I removed this change. Now MemOPSize profile uses the same heuristic as indirect-call profiling.

lib/Transforms/Instrumentation/PGOInstrumentation.cpp
1301

reverted.

tools/llvm-profdata/llvm-profdata.cpp
469

Used a vector here.

xur updated this revision to Diff 90506.Mar 3 2017, 10:24 AM
xur marked an inline comment as done.

Updated the patch according on David's review comments.

The profile annotation part of another patch should be merged in here.
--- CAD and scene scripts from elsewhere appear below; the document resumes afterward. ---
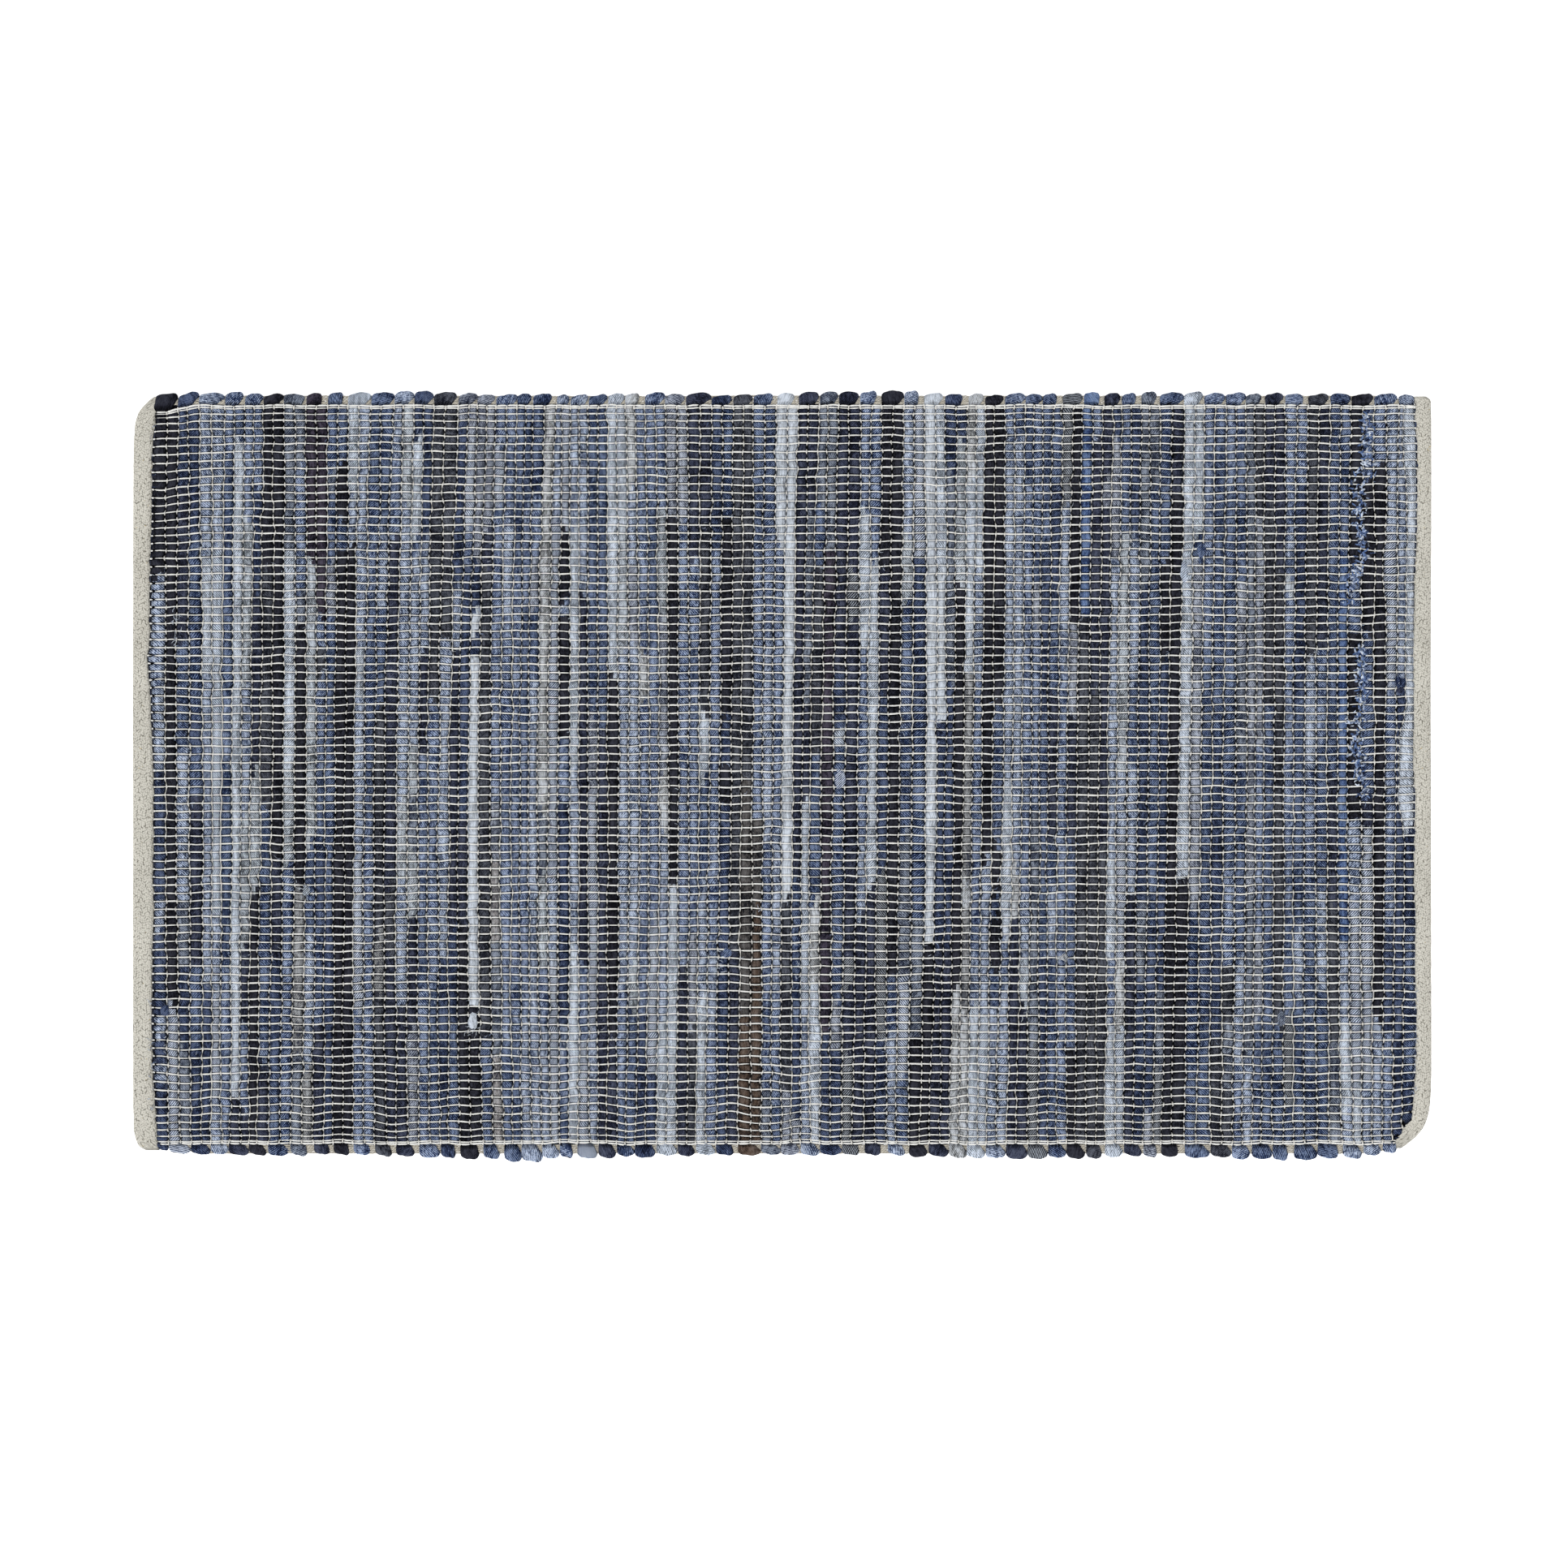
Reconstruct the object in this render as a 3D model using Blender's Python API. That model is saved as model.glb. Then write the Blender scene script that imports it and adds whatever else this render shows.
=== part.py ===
"""Hand-woven rag rug lying flat on the floor.

The field is cotton rag strips beaten side by side, so it has a rib for each strip and a row of loops
along each long edge, where the strips turn back. A cotton tape is folded over each short end.
X runs along the rug, Y across it and Z up from the floor. The origin is under the rug's middle.
"""

import math
import random

import bmesh
import bpy

MM = 0.001

# Driving sizes
RUG_LENGTH = 864 * MM
STRIPS = 122
RIB_TOP = 6.4 * MM
RIB_VALLEY = 4.5 * MM
TAPE_THICKNESS = 1.1 * MM
TAPE_FOLDED = 5.2 * MM
TAPE_FOLD_RADIUS = 1.6 * MM
TAB_BOTTOM = 1.4 * MM
TAB_TOP = 3.8 * MM
GAP = 0.4 * MM
FLOOR = 0.0

# How uneven the hand weaving is
DRIFT = 1.6 * MM
EDGE_SHIFT = 0.6 * MM
RIB_TOP_LOSS = 0.5 * MM
LOOP_REACH = (-2.4 * MM, 4.2 * MM, -0.2 * MM)

# Outline of the loops along each long edge, as (x, y) in mm
FAR_EDGE = ((-432, 252.0), (-400, 254.0), (-200, 253.0), (0, 254.0), (200, 253.0), (432, 253.0))
NEAR_EDGE = (
    (-432, -250.0),
    (-290, -251.6),
    (-185, -253.7),
    (-34, -252.6),
    (176, -253.7),
    (343, -254.8),
    (386, -252.6),
    (400, -250.5),
    (410, -246.5),
    (432, -246.5),
)

# Tape at each short end, as (y, distance from the rug's end) in mm
LEFT_FOLD = (
    (-248.8, 6.5),
    (-246.5, 2.8),
    (-241.5, 0.8),
    (-232.0, 0.2),
    (78.0, 0.0),
    (215.0, 0.5),
    (231.6, 1.6),
    (239.0, 3.5),
    (244.0, 6.2),
    (247.8, 9.5),
    (250.5, 13.0),
)
LEFT_INNER_EDGE = (
    (-248.8, 17.6),
    (-237.8, 17.2),
    (-218.0, 15.6),
    (-60.0, 14.4),
    (78.0, 9.8),
    (218.0, 14.0),
    (239.5, 15.8),
    (250.5, 15.9),
)
RIGHT_FOLD = (
    (-246.0, 20.2),
    (-244.5, 17.3),
    (-242.3, 13.2),
    (-238.0, 8.9),
    (-232.7, 5.1),
    (-225.7, 2.4),
    (-218.0, 0.8),
    (-207.0, 0.0),
    (245.0, 0.0),
    (249.0, 0.4),
    (250.8, 1.6),
    (252.0, 4.0),
)
RIGHT_INNER_EDGE = (
    (-246.0, 24.0),
    (-235.0, 20.3),
    (-218.0, 12.5),
    (-60.0, 11.9),
    (78.0, 12.1),
    (218.0, 10.0),
    (241.0, 10.8),
    (252.0, 11.2),
)

# Rows of points across the rug: mm in from each long edge's outline, and those between, in mm
ROW_INSETS = (0.0, 3.5, 8.5, 11.0)
MIDDLE_ROWS = (-218.0, -60.0, 78.0, 218.0)
UNDER_EDGE_INSET = 1.2 * MM
TAB_ROW_INSET = 2.5 * MM
LEAST_TAB_DEPTH = 1.5 * MM

# Rise of a rib across its strip, as (share of the strip's width, share of the rise)
RIB_SECTION = ((0.0, 0.0), (0.28, 1.0), (0.72, 1.0))

# A loop across its two strips, as (share of the loop's width, mm short of the outline, height in mm)
LOOP_SECTION = (
    (0.00, 3.4, 3.6),
    (0.14, 0.8, 5.6),
    (0.36, 0.0, 6.2),
    (0.50, 0.3, 6.0),
    (0.64, 1.2, 5.2),
    (0.86, 2.6, 4.2),
)
LOOP_OUTLINE_HEIGHT = 3.4 * MM
BOUND_DOWN_HEIGHT = 4.9 * MM

RAG_BLUE = (0.10, 0.14, 0.24, 1.0)
TAPE_ECRU = (0.62, 0.59, 0.52, 1.0)


def read_off(table, at):
    """The table's value at a place, on straight lines between its rows, in metres from its millimetres."""
    at = at / MM
    if at <= table[0][0]:
        return table[0][1] * MM
    for (start, low), (end, high) in zip(table, table[1:]):
        if at <= end:
            return (low + (high - low) * (at - start) / (end - start)) * MM
    return table[-1][1] * MM


def fabric_material(name, colour):
    material = bpy.data.materials.new(name)
    material.use_nodes = True
    shader = material.node_tree.nodes["Principled BSDF"]
    shader.inputs["Base Color"].default_value = colour
    shader.inputs["Roughness"].default_value = 0.95
    shader.inputs["Metallic"].default_value = 0.0
    return material


def add_object(name, mesh_data, material):
    """Makes a node from a bmesh, with its faces turned outwards."""
    bmesh.ops.recalc_face_normals(mesh_data, faces=mesh_data.faces)
    mesh = bpy.data.meshes.new(name)
    mesh_data.to_mesh(mesh)
    mesh_data.free()
    mesh.materials.append(material)
    mesh.shade_smooth()
    mesh.set_sharp_from_angle(angle=math.radians(50))
    part = bpy.data.objects.new(name, mesh)
    bpy.context.scene.collection.objects.link(part)
    return part


class Weave:
    """Where the strips and loops lie, with the small unevenness of hand weaving."""

    def __init__(self):
        draw = random.Random(12)
        self.shifts = [draw.uniform(-EDGE_SHIFT, EDGE_SHIFT) for _ in range(STRIPS + 1)]
        self.phases = [draw.uniform(0, 2 * math.pi) for _ in range(STRIPS + 1)]
        self.rib_losses = [draw.uniform(0, RIB_TOP_LOSS) for _ in range(STRIPS)]
        self.far_reaches = [draw.triangular(*LOOP_REACH) for _ in range(STRIPS // 2 + 1)]
        self.near_reaches = [draw.triangular(*LOOP_REACH) for _ in range(STRIPS // 2 + 1)]

    def strip_edge(self, index, y):
        """x of the boundary before strip number index, at height y across the rug."""
        start = -RUG_LENGTH / 2 + read_off(LEFT_INNER_EDGE, y) + GAP
        end = RUG_LENGTH / 2 - read_off(RIGHT_INNER_EDGE, y) - GAP
        share = index / STRIPS
        if index in (0, STRIPS):
            return start + (end - start) * share
        along = 2 * math.pi * y / RUG_LENGTH
        drift = DRIFT * math.sin(math.pi * share) * math.sin(9 * share + 2.6 * along)
        shift = self.shifts[index] * math.sin(self.phases[index] + 2 * along)
        return start + (end - start) * share + drift + shift

    def place(self, strip, share, y):
        """x inside a strip, from its left boundary at share 0 to its right one at share 1."""
        before = self.strip_edge(strip, y)
        after = self.strip_edge(strip + 1, y)
        return before + (after - before) * share

    def loop_at(self, strip, section, far):
        """(reach of the outline, height) of the loop at one of a strip's section points."""
        paired = strip if far else strip + 1
        row = LOOP_SECTION[section + len(RIB_SECTION) * (paired % 2)]
        reaches = self.far_reaches if far else self.near_reaches
        reach = reaches[paired // 2] - row[1] * MM
        return reach, row[2] * MM


def far_rows(outline):
    return [outline - inset * MM for inset in reversed(ROW_INSETS)]


def near_rows(outline):
    return [outline + inset * MM for inset in ROW_INSETS]


def rib_columns(weave):
    """Columns of the field's points: each is (top points, underside points at the two edges)."""
    columns = []
    for strip in range(STRIPS):
        crown = RIB_TOP - weave.rib_losses[strip]
        for section, (share, rise) in enumerate(RIB_SECTION):
            if strip == 0 and section == 0:
                continue
            height = RIB_VALLEY + (crown - RIB_VALLEY) * rise
            middle_x = weave.place(strip, share, 0)
            far_reach, far_height = weave.loop_at(strip, section, far=True)
            near_reach, near_height = weave.loop_at(strip, section, far=False)
            near = near_rows(read_off(NEAR_EDGE, middle_x) - near_reach)
            far = far_rows(read_off(FAR_EDGE, middle_x) + far_reach)
            ys = near + [y * MM for y in MIDDLE_ROWS] + far
            bound = min(BOUND_DOWN_HEIGHT, height)
            heights = [LOOP_OUTLINE_HEIGHT, near_height, bound]
            heights += [height] * (len(MIDDLE_ROWS) + 2)
            heights += [bound, far_height, LOOP_OUTLINE_HEIGHT]
            top = [(weave.place(strip, share, y), y, z) for y, z in zip(ys, heights)]
            under_ys = (ys[0] + UNDER_EDGE_INSET, ys[-1] - UNDER_EDGE_INSET)
            under = [(weave.place(strip, share, y), y, FLOOR) for y in under_ys]
            columns.append((top, under))
    return columns


def end_rows(fold, outline_near, outline_far, inset):
    """y of each row in the end columns, held inside the tape's own length by inset."""
    low = max(outline_near, fold[0][0] * MM + inset)
    high = min(outline_far, fold[-1][0] * MM - inset)
    return near_rows(low) + [y * MM for y in MIDDLE_ROWS] + far_rows(high)


def end_columns(side, fold, inner_edge):
    """Columns at one short end, from the tab's tip inside the tape to the full field beside it."""
    end_x = side * RUG_LENGTH / 2
    start_near = read_off(NEAR_EDGE, end_x) + LOOP_SECTION[0][1] * MM
    start_far = read_off(FAR_EDGE, end_x) - LOOP_SECTION[0][1] * MM
    tab_ys = end_rows(fold, start_near, start_far, TAB_ROW_INSET)
    body_ys = end_rows(fold, start_near, start_far, 0)
    tip, root, body = ([], []), ([], []), ([], [])
    for y, body_y in zip(tab_ys, body_ys):
        deepest = read_off(fold, y) + TAPE_THICKNESS + 2 * GAP
        depth = min(deepest, read_off(inner_edge, y) - LEAST_TAB_DEPTH)
        tip_x = end_x - side * depth
        root_x = end_x - side * (read_off(inner_edge, y) + GAP)
        body_x = end_x - side * (read_off(inner_edge, body_y) + GAP)
        tip[0].append((tip_x, y, TAB_TOP))
        tip[1].append((tip_x, y, TAB_BOTTOM))
        root[0].append((root_x, y, TAB_TOP))
        root[1].append((root_x, y, TAB_BOTTOM))
        body[0].append((body_x, body_y, RIB_VALLEY))
        body[1].append((body_x, body_y, FLOOR))
    body[0][0] = (*body[0][0][:2], LOOP_OUTLINE_HEIGHT)
    body[0][-1] = (*body[0][-1][:2], LOOP_OUTLINE_HEIGHT)
    return tip, root, body


def skin_between(shape, left, right):
    """Quads between two columns of points that have the same number of rows."""
    for row in range(len(left) - 1):
        shape.faces.new((left[row], right[row], right[row + 1], left[row + 1]))


def add_columns(shape, columns):
    return [[[shape.verts.new(point) for point in line] for line in column] for column in columns]


def make_field(material):
    """The woven field as one solid: ribbed top, looped long edges, flat underside, a tab at each end."""
    shape = bmesh.new()
    left = add_columns(shape, end_columns(-1, LEFT_FOLD, LEFT_INNER_EDGE))
    right = add_columns(shape, end_columns(1, RIGHT_FOLD, RIGHT_INNER_EDGE))[::-1]
    ribs = add_columns(shape, rib_columns(Weave()))

    columns = left + ribs + right
    for first, second in zip(columns, columns[1:]):
        skin_between(shape, first[0], second[0])
        for end in (0, -1):
            shape.faces.new((first[0][end], second[0][end], second[1][end], first[1][end]))

    for end_group in (left, right):
        for first, second in zip(end_group, end_group[1:]):
            skin_between(shape, first[1], second[1])
    for first, second in zip(ribs, ribs[1:]):
        shape.faces.new((first[1][0], second[1][0], second[1][1], first[1][1]))
    shape.faces.new([*left[-1][1], ribs[0][1][1], ribs[0][1][0]])
    shape.faces.new([*right[0][1], ribs[-1][1][1], ribs[-1][1][0]])

    for tip in (left[0], right[-1]):
        skin_between(shape, tip[0], tip[1])
    return add_object("field", shape, material)


def tape_section(outer, inner):
    """The folded tape's section as (distance from the rug's end, z), round its fold and its slot."""
    bend = TAPE_FOLD_RADIUS
    slot_end = outer + TAPE_THICKNESS
    upper_lip = TAPE_FOLDED - TAPE_THICKNESS
    return (
        (inner, TAPE_FOLDED),
        (min(outer + bend, inner - MM), TAPE_FOLDED),
        (outer + 0.3 * bend, TAPE_FOLDED - 0.3 * bend),
        (outer, TAPE_FOLDED - bend),
        (outer, bend),
        (outer + 0.3 * bend, 0.3 * bend),
        (min(outer + bend, inner - MM), FLOOR),
        (inner, FLOOR),
        (inner, TAPE_THICKNESS),
        (slot_end, TAPE_THICKNESS),
        (slot_end, upper_lip),
        (inner, upper_lip),
    )


def make_tape(name, side, fold, inner_edge, material):
    """A tape folded over one short end, as a loft of its section along the end."""
    shape = bmesh.new()
    stations = sorted({y for y, _ in fold + inner_edge})
    rings = []
    for station in stations:
        y = station * MM
        section = tape_section(read_off(fold, y), read_off(inner_edge, y))
        rings.append([shape.verts.new((side * (RUG_LENGTH / 2 - d), y, z)) for d, z in section])
    for ring, following in zip(rings, rings[1:]):
        for i, point in enumerate(ring):
            j = (i + 1) % len(ring)
            shape.faces.new((point, ring[j], following[j], following[i]))
    shape.faces.new(rings[0])
    shape.faces.new(rings[-1])
    return add_object(name, shape, material)


def centre_across(parts):
    """Moves all the parts together, so that their common box is centred on Y."""
    ys = [vertex.co.y for part in parts for vertex in part.data.vertices]
    middle = (min(ys) + max(ys)) / 2
    for part in parts:
        for vertex in part.data.vertices:
            vertex.co.y -= middle


def main():
    for leftover in list(bpy.data.objects):
        bpy.data.objects.remove(leftover)
    rags = fabric_material("rag_weave", RAG_BLUE)
    tape = fabric_material("cotton_tape", TAPE_ECRU)
    centre_across(
        [
            make_field(rags),
            make_tape("tape_left", -1, LEFT_FOLD, LEFT_INNER_EDGE, tape),
            make_tape("tape_right", 1, RIGHT_FOLD, RIGHT_INNER_EDGE, tape),
        ]
    )


main()
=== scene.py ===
"""Looks of the hand-woven rag rug: rag strips, cream cotton warp and picks, loops, tapes and loose ends.

Places are read off the photograph in its pixels, (across, down) from its top left corner.
Heights are in millimetres above the floor.
"""

import math
from functools import partial

import bpy
import numpy as np
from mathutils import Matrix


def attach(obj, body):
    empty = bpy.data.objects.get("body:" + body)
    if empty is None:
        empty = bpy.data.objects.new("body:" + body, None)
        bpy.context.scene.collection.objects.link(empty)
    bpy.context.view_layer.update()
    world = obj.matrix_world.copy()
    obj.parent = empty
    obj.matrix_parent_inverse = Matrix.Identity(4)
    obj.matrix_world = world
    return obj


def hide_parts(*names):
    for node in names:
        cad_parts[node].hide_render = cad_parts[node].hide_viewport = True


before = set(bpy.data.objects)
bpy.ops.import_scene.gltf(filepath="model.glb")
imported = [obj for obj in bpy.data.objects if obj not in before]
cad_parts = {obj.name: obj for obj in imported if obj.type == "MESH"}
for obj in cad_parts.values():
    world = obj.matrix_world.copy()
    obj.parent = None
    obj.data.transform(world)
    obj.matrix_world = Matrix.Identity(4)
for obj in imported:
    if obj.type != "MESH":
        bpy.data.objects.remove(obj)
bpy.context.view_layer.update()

# Photograph: millimetres in a pixel, and the pixel over the origin
PIXEL = 864.0 / 1602.0
MIDDLE_ACROSS = 963.5
MIDDLE_DOWN = 955.5
PHOTO_SIZE = 1932
FAR_PX = 515.0
CENTRE_PX = 950.0
NEAR_PX = 1390.0

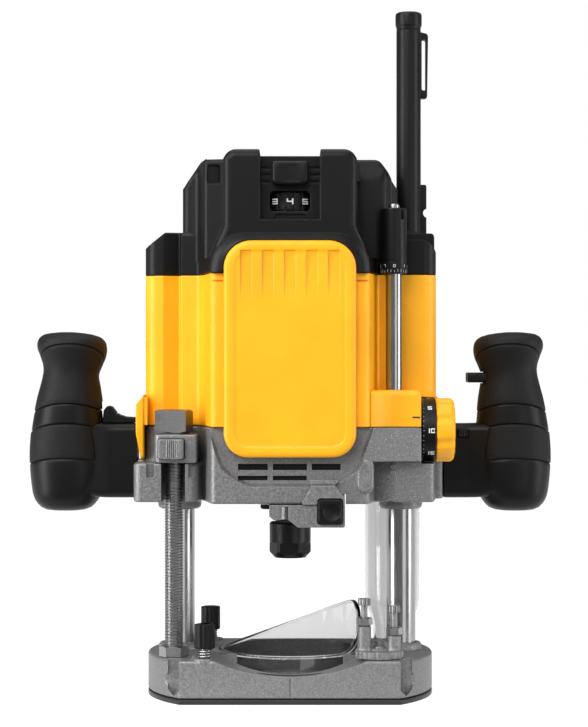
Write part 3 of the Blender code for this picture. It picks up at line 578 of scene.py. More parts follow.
def base_outline(radius, flat):
    """A disc with its front and rear cut flat."""
    limit, steps = math.asin(flat / radius), 44
    right = [-limit + 2 * limit * k / steps for k in range(steps + 1)]
    return [(radius * math.cos(a), radius * math.sin(a)) for a in right + [math.pi + a for a in right]]


def corner_pocket(side, end):
    """The V-bottomed recess where a flat meets the round end."""
    inner, outer, low, floor, high = side * 0.0638, side * 0.0708, 0.0046, 0.0080, 0.0300
    corners = [(inner, high), (outer, high), (outer, floor), ((inner + outer) / 2, low), (inner, floor)]
    outline = corners if side < 0 else list(reversed(corners))
    return prism(outline, *sorted((end * 0.0445, end * 0.0700)), "Y")


def bit_opening():
    return rod((0, 0), BIT_OPENING, -0.01, 0.02, count=128)


def build_base():
    low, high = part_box("base_casting")
    top = low.z + 0.0221
    radius, flat = high.x, high.y
    column = middle("column_right").x
    clamp = middle("fence_clamp_rear")
    body = soften(prism(base_outline(radius, flat), low.z, top), 0.0016, 4)
    lip = turned([(0.0405, top - 0.003), (0.0468, top - 0.003), (0.0468, top + 0.0004),
                  (0.0460, top + 0.0009), (0.0440, top + 0.0009), (0.0405, top + 0.0004)], (0, 0),
                 count=128, hollow=True)
    extras = [lip]
    for side in SIDES:
        foot = [(0, top - 0.004), (0.0150, top - 0.004), (0.0150, top - 0.0002), (0.0128, top + 0.0008),
                (0.0124, top + 0.0020), (0.0124, high.z - 0.0010), (0.0114, high.z), (0, high.z)]
        extras.append(turned(foot, (side * column, 0)))
        extras.append(rod((clamp.x, side * clamp.y), 0.0078, top - 0.002, top + 0.0009, edge=0.0005))
    for side in SIDES:
        rib = box_outline(side * 0.0560 - 0.0012, side * 0.0560 + 0.0012, -0.0400, 0.0400, 0.0010)
        extras.append(soften(prism(rib, top - 0.002, top + 0.0007), 0.0004, 2))
    body = union(body, *extras)
    scoop_radius, scoop_bottom = 0.112, 0.016
    cuts = [
        bit_opening(),
        rod((0, 0), BOWL, 0.008, 0.04, count=128),
        prism(circle(0, scoop_bottom + scoop_radius, scoop_radius, 256), -0.070, -0.0300, "Y"),
        prism([(-0.0006, 0.0045), (0.0006, 0.0045), (0.0006, 0.0150), (-0.0006, 0.0150)], -0.070, -0.0553,
              "Y"),
    ]
    cuts += [rod((side * column, 0), COLUMN_SOCKET, 0.0117, 0.04) for side in SIDES]
    cuts += [corner_pocket(side, end) for side in SIDES for end in SIDES]
    for end in SIDES:
        y = end * clamp.y
        cuts.append(rod((y, GUIDE_ROD_HEIGHT), GUIDE_ROD_BORE, -0.1, 0.1, "X", count=40))
        cuts.append(rod((clamp.x, y), 0.0029, GUIDE_ROD_HEIGHT, 0.04, count=32))
        for side in SIDES:
            mouth = [(0, side * 0.0690), (GUIDE_ROD_BORE, side * 0.0690), (0.0062, side * 0.0800),
                     (0.0062, side * 0.1000), (0, side * 0.1000)]
            cuts.append(turned(mouth, (y, GUIDE_ROD_HEIGHT), "X", 40))
    piece("base_body", cut(body, *cuts), "cast", "base", "base_casting")
    plate_low, plate_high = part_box("sub_base_plate")
    plate = soften(prism(base_outline(radius, flat), plate_low.z, plate_high.z), 0.0005, 2)
    holes = [bit_opening()]
    screws = []
    for degrees in (35, 145, 215, 325):
        angle = math.radians(degrees)
        x, y = 0.0600 * math.cos(angle), 0.0600 * math.sin(angle)
        holes.append(turned([(0, -0.001), (0.0044, -0.001), (0.0044, 0.0004), (0.0022, 0.0026),
                             (0.0022, 0.005), (0, 0.005)], (x, y), count=32))
        head = turned([(0, 0.0005), (0.0039, 0.0005), (0.0039, 0.0008), (0.0019, 0.0026), (0, 0.0026)],
                      (x, y), count=32)
        screws.append(cut(head, *cross(x, y, 0.0004, 0.0, 0.0013)))
    piece("sole_plate", cut(plate, *holes), "sole", "base", "sub_base_plate")
    piece("sole_plate_screws", together(*screws), "plated", "base")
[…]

include/llvm/Transforms/InstrProfiling.h
63 ↗(On Diff #86697)

The value transformation patch does not seem to handle it . Do you see cases where value 0 is a frequent value in hot stringop sites?

lib/Transforms/Instrumentation/InstrProfiling.cpp
91

document the case when some value is missing in the option.

davidxl added inline comments.Mar 8 2017, 11:28 AM
lib/Transforms/Instrumentation/InstrProfiling.cpp
526

With this default heuristics, do you see any dropped value profiling at runtime?

tools/llvm-profdata/llvm-profdata.cpp
449

Can you split out this part as a refactoring patch?

xur updated this revision to Diff 91213.Mar 9 2017, 1:44 PM

This is the patch that after splitting out the llvm-profdata refactor change.

xur updated this revision to Diff 91900.Mar 15 2017, 10:50 AM

Update the patch: remove some unrelated changes.

After the refactoring code lands, do you plan to add the site annotation part in this patch?

xur added a comment.Mar 15 2017, 11:23 AM

After the refactoring code lands, do you plan to add the site annotation part in this patch?

I plan to do that part if a separated patch.

This revision is now accepted and ready to land.Mar 15 2017, 11:27 AM
This revision was automatically updated to reflect the committed changes.